À Alger, alors que lors des deux derniers vendredis, les manifestants commençaient à se faire moins nombreux (notamment à cause du mauvais temps), lors de ce premier vendredi sans Bouteflika, l’affluence est revenue à son plus haut, avec un nombre de participants au moins égal à celui des marches du 8 et 15 mars.
Le peuple sait ce qu’il veut
Démentant tous les pronostics, la mobilisation ne faiblit pas. Le départ du président, imposée par les six précédentes semaines de mobilisation des Algériens ne suffit pas. La démission, présentée par beaucoup comme une « demi-victoire », doit être suivie de la démission ou du limogeage des autres responsables au pouvoir, à commencer par Bedoui, Bensalah et Belaiz, les 3 B.
Ces derniers ont été les cibles des slogans, pancartes et banderoles de la plupart des manifestants ce vendredi. « Bedoui dégage! Belaiz dégage! Bensalah dégage! », « FLN dégage! RND dégage! », « Appliquons l’article 7! » ‘Le peuple a décidé, il a dit vous partez, c’est que vous partez! », « Echaâb yourid yetnehhaw gaâ! » (le peuple veut qu’ils soient tous dégagés!), ont réclamé les millions de manifestants à travers tout le pays.

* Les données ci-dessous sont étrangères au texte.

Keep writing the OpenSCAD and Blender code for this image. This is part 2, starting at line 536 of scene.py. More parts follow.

Les manifestations de ce vendredi 5 avril démontrent que le peuple algérien sait ce qu’il veut. Ni la tentative de prolongation du quatrième mandat de Bouteflika ni le départ de celui-ci, alors que c’était la première revendication qui les a faits sortir dans la rue, ne leur suffit à présent.

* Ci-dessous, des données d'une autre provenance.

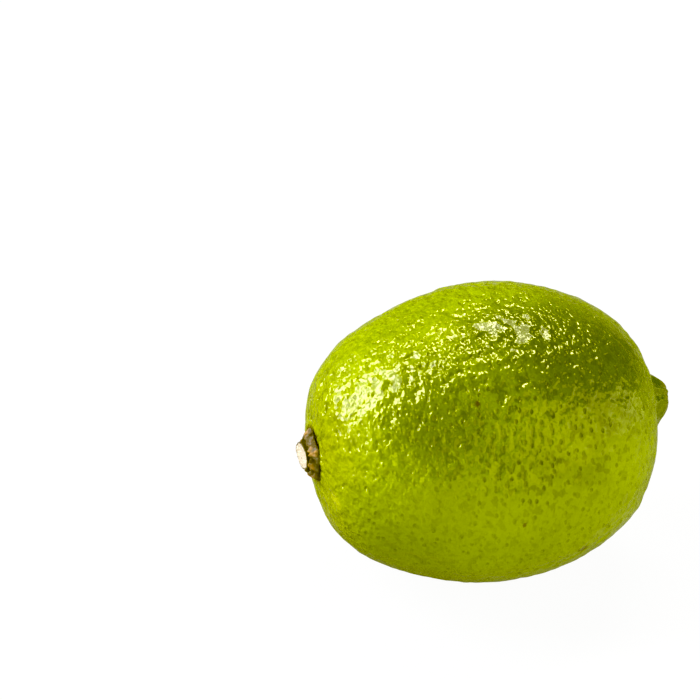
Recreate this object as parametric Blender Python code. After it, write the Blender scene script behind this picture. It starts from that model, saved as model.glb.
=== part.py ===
"""A whole lime lying on its side, with the dry stem button it was picked with.

Metres, +Z up. The fruit's axis runs along X: the stem end is at -X and the
nipple, the small raised tip of the blossom end, is at +X. The origin is the
middle of the flat spot's plane, under the middle of the whole part.
"""

import math

import bmesh
import bpy
from mathutils import Matrix, Vector

# --- Driving dimensions, in metres ---------------------------------------

BODY_LENGTH = 0.0610        # the fruit's body, pole to pole, without its nipple
BODY_DIAMETER = 0.0516      # at the widest girth, before the uneven growth
FLAT_SPOT_DEPTH = 0.00042   # how far the resting side is flattened

BASIN_RADIUS = 0.0085       # the shallow hollow around the stem
BASIN_DEPTH = 0.0009

NIPPLE_HEIGHT = 0.0032      # above the body's pole
NIPPLE_BASE_RADIUS = 0.0055
NIPPLE_TIP_RADIUS = 0.0013  # where the flank starts to fall from the blunt tip
NIPPLE_LIFT = 0.0024        # the nipple grew a little above the axis
STEM_LIFT = 0.0008          # and so did the stem
LIFT_REACH = 0.0120         # how far from the axis the skin follows those lifts

FURROW_RADIUS = 0.0068      # the crease that runs round the nipple
FURROW_WIDTH = 0.0020
FURROW_DEPTH = 0.00055

BUTTON_RADIUS = 0.0043      # the five-lobed calyx disc
BUTTON_RIM_HEIGHT = 0.0005  # thickness at its edge
CROWN_RADIUS = 0.0031       # the woody ring that stands on the disc
CROWN_HEIGHT = 0.0012
STUB_RADIUS = 0.0019        # what is left of the stalk, inside the ring
STUB_HEIGHT = 0.0019
BUTTON_GAP = 0.0003         # clearance between the button and the skin

# --- Shape factors, without a unit ----------------------------------------

STEM_FULLNESS = 0.31        # how much broader the stem end is than an ellipsoid's
BLOSSOM_FULLNESS = 0.21     # and the blossom end
BLOSSOM_LEAN = 0.05         # moves the widest girth towards the blossom end
OVALITY = 0.006             # the girth is slightly oval
OVAL_ANGLE = 0.6            # radians, where the oval is widest
TRIANGULARITY = 0.004       # and slightly three-cornered
TRIANGLE_ANGLE = 1.1
CALYX_LOBES = 5
LOBE_DEPTH = 0.07           # of the disc's radius

# --- How finely the surfaces are divided -----------------------------------

FRUIT_RINGS = 54
FRUIT_SEGMENTS = 60
BUTTON_SEGMENTS = 40
BUTTON_SEAT_RINGS = 4


def smooth_step(low, high, value):
    """0 below low, 1 above high, and a smooth rise in between."""
    share = min(max((value - low) / (high - low), 0.0), 1.0)
    return share * share * (3.0 - 2.0 * share)


def body_point(angle):
    """A point (x, radius) of the profile; the angle is 0 at the stem and pi at the nipple."""
    along = math.cos(angle)
    end_fullness = STEM_FULLNESS if along > 0.0 else BLOSSOM_FULLNESS
    fullness = 1.0 - BLOSSOM_LEAN * along + end_fullness * along ** 4
    radius = BODY_DIAMETER / 2 * math.sin(angle) * fullness
    x = -BODY_LENGTH / 2 * along
    if along > 0.0:
        x += BASIN_DEPTH * math.exp(-(radius / BASIN_RADIUS) ** 2)
    else:
        nipple = 1.0 - smooth_step(NIPPLE_TIP_RADIUS, NIPPLE_BASE_RADIUS, radius)
        crease = math.exp(-((radius - FURROW_RADIUS) / FURROW_WIDTH) ** 2)
        x += NIPPLE_HEIGHT * nipple - FURROW_DEPTH * crease
    return x, radius


def girth_factor(turn):
    """How far the uneven growth moves the skin out or in, at an angle round X."""
    oval = OVALITY * math.cos(2.0 * (turn - OVAL_ANGLE))
    triangle = TRIANGULARITY * math.cos(3.0 * (turn - TRIANGLE_ANGLE))
    return 1.0 + oval + triangle


def end_lift(x, radius):
    """How far the skin near an end is moved up, with the nipple or the stem."""
    height = NIPPLE_LIFT if x > 0.0 else STEM_LIFT
    return height * math.exp(-(radius / LIFT_REACH) ** 2)


def stem_end_x(radius):
    """The x of the skin at a distance from the axis, in the hollow at the stem."""
    low, high = 0.0, math.pi / 4
    for _ in range(40):
        middle = (low + high) / 2
        if body_point(middle)[1] < radius:
            low = middle
        else:
            high = middle
    return body_point(low)[0]


def new_material(name, colour, roughness):
    material = bpy.data.materials.new(name)
    material.use_nodes = True
    material.diffuse_color = (*colour, 1.0)
    shader = material.node_tree.nodes["Principled BSDF"]
    shader.inputs["Base Color"].default_value = (*colour, 1.0)
    shader.inputs["Roughness"].default_value = roughness
    shader.inputs["Metallic"].default_value = 0.0
    return material


def turned(profile, segments):
    """A closed bmesh: a profile of (x, radius) points spun once round the X axis."""
    bm = bmesh.new()
    row = [bm.verts.new((x, 0.0, radius)) for x, radius in profile]
    edges = [bm.edges.new(pair) for pair in zip(row, row[1:])]
    bmesh.ops.spin(
        bm, geom=row + edges, cent=(0.0, 0.0, 0.0), axis=(1.0, 0.0, 0.0),
        angle=2.0 * math.pi, steps=segments, use_duplicate=False,
    )
    bmesh.ops.remove_doubles(bm, verts=bm.verts, dist=1e-6)
    bmesh.ops.recalc_face_normals(bm, faces=bm.faces)
    return bm


def add_object(name, bm, material):
    mesh = bpy.data.meshes.new(name)
    bm.to_mesh(mesh)
    bm.free()
    mesh.materials.append(material)
    mesh.shade_smooth()
    mesh.set_sharp_from_angle(angle=math.radians(40.0))
    part = bpy.data.objects.new(name, mesh)
    bpy.context.scene.collection.objects.link(part)
    return part


def make_fruit():
    """The turned body, made uneven, with its nipple lifted and its rest side flat."""
    profile = []
    for ring in range(FRUIT_RINGS + 1):
        even = math.pi * ring / FRUIT_RINGS
        # Rings lie closer together towards both ends, where the shape is finer.
        profile.append(body_point(even - 0.25 * math.sin(2.0 * even)))
    bm = turned(profile, FRUIT_SEGMENTS)

    for vert in bm.verts:
        x, y, z = vert.co
        radius = math.hypot(y, z)
        factor = girth_factor(math.atan2(z, y))
        vert.co = Vector((x, y * factor, z * factor + end_lift(x, radius)))

    lowest = min(vert.co.z for vert in bm.verts)
    bmesh.ops.bisect_plane(
        bm, geom=bm.verts[:] + bm.edges[:] + bm.faces[:], dist=1e-7,
        plane_co=(0.0, 0.0, lowest + FLAT_SPOT_DEPTH), plane_no=(0.0, 0.0, -1.0),
        clear_outer=True,
    )
    rim = [edge for edge in bm.edges if edge.is_boundary]
    bmesh.ops.edgeloop_fill(bm, edges=rim)
    bmesh.ops.recalc_face_normals(bm, faces=bm.faces)
    return add_object("lime_fruit", bm, new_material("waxy_peel", (0.235, 0.290, 0.004), 0.34))


def make_button():
    """The five-lobed disc, its woody ring and the stalk's stub, seated in the basin.

    The profile is turned with its heights measured from the seat. Each point is
    then moved out to its lobe and down onto the curve of the skin.
    """
    seat = [(0.0, BUTTON_RADIUS * ring / BUTTON_SEAT_RINGS) for ring in range(BUTTON_SEAT_RINGS + 1)]
    crown_foot = (BUTTON_RADIUS + CROWN_RADIUS) / 2
    crown_lip = (CROWN_RADIUS + STUB_RADIUS) / 2
    top = [
        (-BUTTON_RIM_HEIGHT, BUTTON_RADIUS),
        (-(BUTTON_RIM_HEIGHT + CROWN_HEIGHT) / 2, crown_foot),
        (-CROWN_HEIGHT, CROWN_RADIUS),
        (-CROWN_HEIGHT, crown_lip),
        (-BUTTON_RIM_HEIGHT, STUB_RADIUS),
        (-STUB_HEIGHT, STUB_RADIUS),
        (-STUB_HEIGHT, 0.0),
    ]
    bm = turned(seat + top, BUTTON_SEGMENTS)

    for vert in bm.verts:
        height, y, z = vert.co
        turn = math.atan2(z, y)
        radius = math.hypot(y, z)
        lobes = smooth_step(STUB_RADIUS, BUTTON_RADIUS, radius)
        stretch = 1.0 + LOBE_DEPTH * lobes * math.cos(CALYX_LOBES * turn)
        skin_radius = radius * stretch / girth_factor(turn)
        skin_x = stem_end_x(skin_radius)
        skin_lift = end_lift(skin_x, skin_radius)
        vert.co = Vector((skin_x - BUTTON_GAP + height, y * stretch, z * stretch + skin_lift))
    return add_object("stem_button", bm, new_material("dry_calyx", (0.115, 0.068, 0.030), 0.78))


def stand_on_origin(parts):
    """Moves the whole part so that the middle of its box's underside is the origin."""
    corners = [vert.co for part in parts for vert in part.data.vertices]
    low = Vector([min(corner[axis] for corner in corners) for axis in range(3)])
    high = Vector([max(corner[axis] for corner in corners) for axis in range(3)])
    shift = Vector((-(low.x + high.x) / 2, -(low.y + high.y) / 2, -low.z))
    for part in parts:
        part.data.transform(Matrix.Translation(shift))
        part.data.update()


def main():
    for old in list(bpy.data.objects):
        bpy.data.objects.remove(old, do_unlink=True)
    stand_on_origin([make_fruit(), make_button()])


main()
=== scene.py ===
# %% [markdown]
# # A lime, built around its measured frame
#
# This lesson dresses a simple, measured model of a lime with a real one's looks. The simple
# model has two solids: the fruit, lying on its side, and the dry button that its stalk left
# behind. Both stay as they are for physics. Here each gets a finely shaped stand-in, a
# material made of nodes, and a small studio around it.
#
# Every size is in metres. The fruit's axis runs along X, from the stem end at -X to the
# nipple at +X, and Z points up.

# %% Load the frame
import math

import bpy
import numpy as np
from mathutils import Matrix, Quaternion, Vector


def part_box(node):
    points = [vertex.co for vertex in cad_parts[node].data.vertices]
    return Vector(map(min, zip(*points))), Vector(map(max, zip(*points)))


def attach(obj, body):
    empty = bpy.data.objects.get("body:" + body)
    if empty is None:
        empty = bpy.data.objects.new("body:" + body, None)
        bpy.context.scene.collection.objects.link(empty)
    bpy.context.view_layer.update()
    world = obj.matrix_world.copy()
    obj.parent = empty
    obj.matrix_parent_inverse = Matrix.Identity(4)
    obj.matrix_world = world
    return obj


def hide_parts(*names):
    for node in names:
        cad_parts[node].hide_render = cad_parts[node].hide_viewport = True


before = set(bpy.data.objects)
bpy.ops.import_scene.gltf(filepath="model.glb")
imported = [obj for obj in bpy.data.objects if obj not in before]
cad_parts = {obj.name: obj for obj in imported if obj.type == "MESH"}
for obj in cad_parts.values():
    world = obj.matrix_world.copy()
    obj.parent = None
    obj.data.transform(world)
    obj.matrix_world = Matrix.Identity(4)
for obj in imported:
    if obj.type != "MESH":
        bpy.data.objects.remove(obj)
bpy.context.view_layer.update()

MM = 0.001
print("frame nodes:", sorted(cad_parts))

# %% [markdown]
# ## The body of the fruit
#
# A lime is nearly a body of revolution: a plump oval whose two ends are blunter than an
# ellipsoid's, with a shallow basin around the stem, and a nipple inside a soft crease at
# the blossom end. It could be sculpted, but a formula has two advantages. The same few
# sizes that shaped the solid shape this surface too, so both agree, and the surface can be
# asked for a point anywhere, which the oil glands need later.

# %% The body's sizes and its profile
BODY_LENGTH = 61.0 * MM
BODY_DIAMETER = 51.6 * MM
STEM_FULLNESS = 0.31
BLOSSOM_FULLNESS = 0.21
BLOSSOM_LEAN = 0.05
BASIN_RADIUS = 8.5 * MM
BASIN_DEPTH = 0.9 * MM
NIPPLE_HEIGHT = 3.2 * MM
NIPPLE_BASE_RADIUS = 5.5 * MM
NIPPLE_TIP_RADIUS = 1.3 * MM
FURROW_RADIUS = 6.8 * MM
FURROW_WIDTH = 2.0 * MM
FURROW_DEPTH = 0.55 * MM
NIPPLE_LIFT = 2.4 * MM
STEM_LIFT = 0.8 * MM
LIFT_REACH = 12.0 * MM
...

Depuis le 22 février, les manifestants ont adapté leurs slogans et revendications à mesure que le pouvoir faisait de « nouvelles propositions », qui ont été toutes accueillies comme des tentatives de maintenir le système en place. « Vous ne nous duperez pas », ont scandé les jeunes manifestants lors des sept vendredis de mobilisation. Jusqu’ici, ils n’ont pas été démentis.
Sur une grande banderole accrochée en face de la Grande Poste à Alger, était inscrite une liste de revendications précises expliquant ce que veut le peuple. « Départ du gouvernement, départ du trio Bensalah, Bedoui et Belaiz, une instance indépendante pour l’organisation des élections, des poursuites contre les membres de la bande et ne pas reproduire le scénario égyptien (prise du pouvoir par le chef de l’armée), djeich chaâb khawa khawa (armée et peuple sont frères) », disait la banderole. « Nous n’arrêterons de manifester que lorsque toutes ces revendications seront satisfaites », a expliqué un des manifestants ayant contribué à la confection de la banderole.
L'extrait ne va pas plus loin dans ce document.